電話を掛けて来た農家さんは、 夕方になって獣医が帰りそうな時間になると牛の様子が心配になってしまう人で、 いつもそれぐらいの時間に相談の電話を掛けてくる。 大抵は軽い症状なので処置を指示したり、 生理的なことがらだったら「心配ない。」と言って安心してもらえば事は済む。 だから、その時もその程度の事だろうなと思っていた。 今晩は湿布しておいて、明日往診するという線で落ち着くだろうと。 でも、話を聞いていると、相談しているようでいて内心は往診に来て欲しいという感じだ。 私の脳裏には「骨折」という言葉が浮かんだ。足は負重していると言うが、 生まれたての和牛というのは体重が軽いせいかポッキリと骨が折れていても結構平気で歩いていたりする。 生まれつき足の弱い子牛がフラフラと乳を飲みに行って、 親が動いた拍子に転び、親に踏まれて骨折していたなんてことは偶にある。 往診してみると、子牛の足はさほど腫れてはいなかった。
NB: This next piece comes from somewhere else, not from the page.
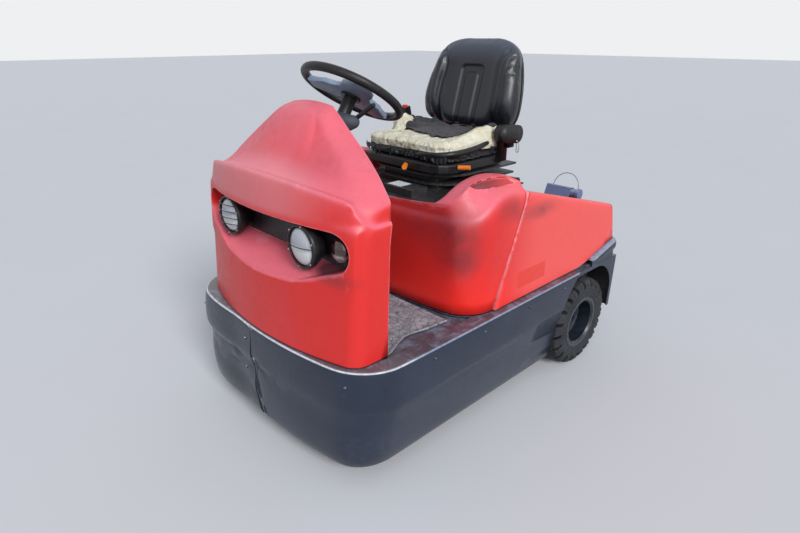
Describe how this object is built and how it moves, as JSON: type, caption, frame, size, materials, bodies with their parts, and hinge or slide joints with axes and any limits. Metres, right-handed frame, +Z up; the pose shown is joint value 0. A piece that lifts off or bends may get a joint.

ん? 触診してみた。 「コキコキコキコキ。」 残念ながら私の危惧は現実であった。子牛は骨折していた。
危ない、あぶない。 もう少しのところで、 骨折している子牛をほっておいて旅行に行ってしまったロクでもない獣医になるところだった。
処置を終えた私は、さすがにカルテを書きにだけ事務所に戻る気にはなれなかった。
翌朝、関西空港の搭乗ロビーの公衆電話から診療所に電話を掛け、 「右後肢中足骨近位にて骨折。骨折整復と距離は夜間でとっておいてぇ。」 と、 知らない人が聞いたら訳の分からない事を叫んでいた私だった。